За сараем была вырыта большая яма, куда опускали покойников: иные тяжелораненые умирали по пути в медсанбат. Переберется дивизия на новое место, а здесь останется братская могила. Герману показалась знакомой шинель лежавшего у края ямы офицера. Склонившись над трупом, он обмер: лейтенант Михаил Царев, друг по медицинскому училищу, с которым вместе прибыли на фронт! В мертвые глазницы намело снегу, волосы стали вдруг седыми.
— Герман, милый, мы тоже потеряли своих друзей!
— Знаю! Все знаю… Но как, как привыкнуть к этому? Я — живой, а Мишка там, на дне ямы…
Медсестра принесла котелок сладкого чая, печенье, масло. Свинцов есть не мог, только чаю глотнул. Мы стали укладываться. Германа устроили на нарах посередке, чтобы отогрелся.
Среди ночи я проснулась. Свинцов склонился над операционным столом и, освещенный ярким светом, который давал движок, обрабатывал рану только что привезенного бойца…
— Всегда рад видеть вас, Люба, у себя, — сказал Герман, когда мы прощались. — Только не в качестве пациентки…
Клава Маринкина вернулась в батальон, но была слабой после болезни. Майор Булавин оставил ее в хозвзводе, где находилась Нина Обуховская, прибаливавшая последнее время. Зою Бычкову, забывшую в боях и походах о своем простреленном пальце, он буквально прогнал в армейский госпиталь. И вовремя: палец почернел, могла начаться гангрена.
— Остались мы с тобой, Люба, сироты, — сетовал комиссар. — Ни моего Петра Алексеевича, ни твоей Зои Николаевны…
Я знала, что Булавин привязан к комбату, который снова — в который уже раз — был легко ранен. Но знала также, что и без Зои Бычковой он скучает. Всегда он выделял ее из всех нас, вот и по имени-отчеству зовет одну-единственную.
От Зои пришло письмо, сообщавшее, что ампутация пальца прошла нормально, и Булавин несколько успокоился. Я удивилась, что он так легко отнесся к этому — пальца ж больше нет.

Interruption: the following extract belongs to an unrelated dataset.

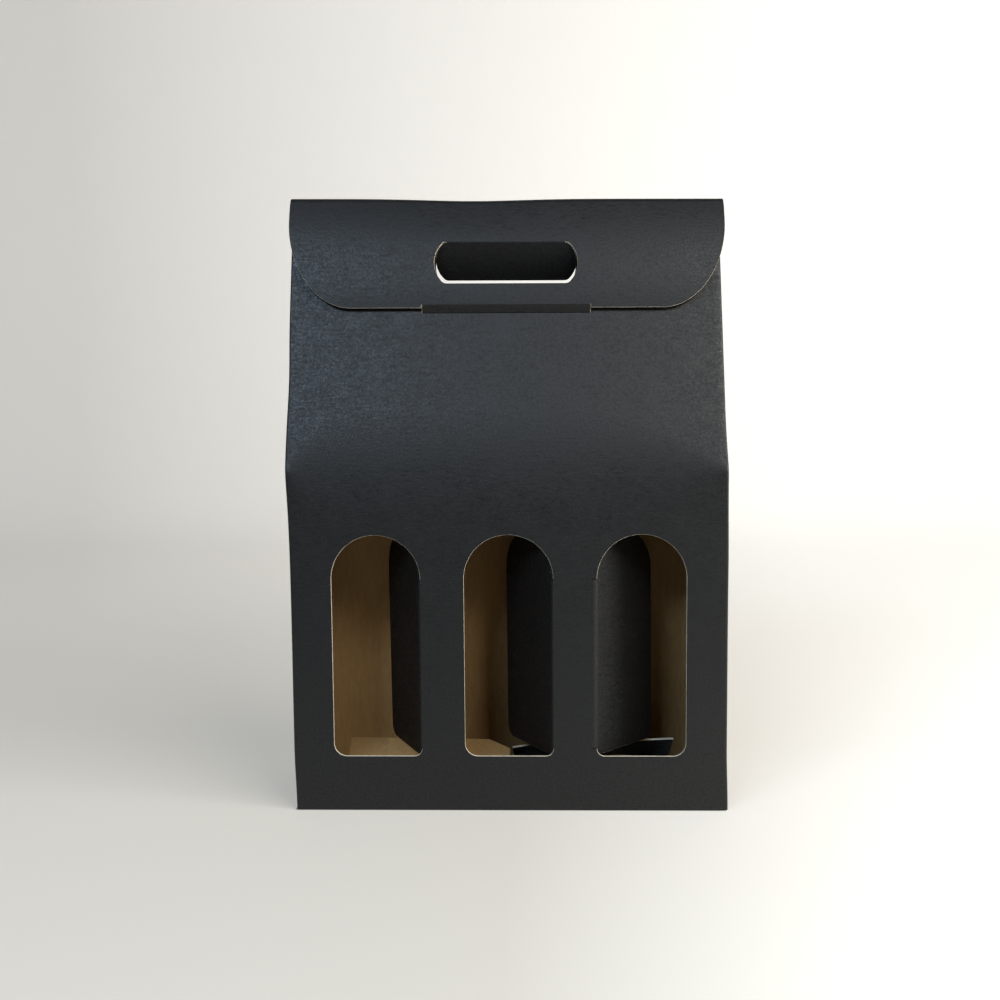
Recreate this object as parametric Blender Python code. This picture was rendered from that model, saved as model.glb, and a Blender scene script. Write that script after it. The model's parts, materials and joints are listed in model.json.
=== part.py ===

— Пуля дура: где ударит — дыра, — начал он с обычного присловья. — Могла и в голову ударить, что тогда? — Не дождавшись моего ответа, майор сказал: — Поскольку, Люба, твои подруги временно вышли из строя, в бою будешь при КП батальона. Для поддержания воинского духа. Ясно?
Я понимала, что Булавин бережет меня и приятно ему присутствие если не самой Зои, то хотя бы ее подруги.
Батальон вел бой за небольшую деревеньку Мостовую. Деморализованные последними неудачами, понеся большие потери, немцы сопротивлялись слабее обычного. За деревней остановка: у гитлеровцев, как всегда, подготовлены запасные позиции.
Майор вызвал на КП лейтенанта Николая Седина. В свои двадцать лет Коля казался мальчишка мальчишкой: в плечах не успел раздаться, только вытянулся, как росток, да, кажется, еще больше похудел со времени боев в «Долине смерти». Комиссар приказал Седину пристроить меня в минометную роту.
— У тебя там все же потише, пусть отдохнет «оптика».
Но было не до отдыха. Ночью бой возобновился; минометчики поддерживали наступающую пехоту. Я подавала мины — не сидеть же без дела, когда каждый боец на счету. Вот и утро занялось, и день прошел, а пальба все идет. В перерыве боя Булавин запросил по рации:
— Как поживает «оптика»?
— Какая такая «оптика»? — удивился Седин. — Она ж прирожденный минометчик, хотим зачислить ее к себе на довольствие.
Вечером лейтенант проводил меня в землянку связи. Немцы строили ее с размахом: двухэтажные нары, большой стол в проходе, скамьи. На нарах спали свободные связисты и артиллерийские командиры; ни одного знакомого лица. В углах, чтобы не мешать друг другу, артиллеристы по телефону и по рации передавали нужные данные своим батареям.
— Поспи, Любушка! Начнем двигаться — приду за тобой.
Седин ушел. Я забралась на верхние нары. Ноги и руки гудят от усталости, голова тяжелая. Трещит полевой телефон, верзила-связист без конца повторяет: «Я — Фиалка, я — Фиалка!» Где тут уснуть? Только стало смаривать — кто-то трясет меня за плечо.
— Пора, Люба, вставай! Батальон продвинулся. И нам позиции менять.
Седин принес дымящийся суп и хлеб. Я хлебнула ложку и отставила котелок: есть не хотелось. Вышла на воздух. Светало. Из тумана выступали черные стволы деревьев, глухо били пушки. Винтовочных выстрелов не слышно: за ночь бой отдалился.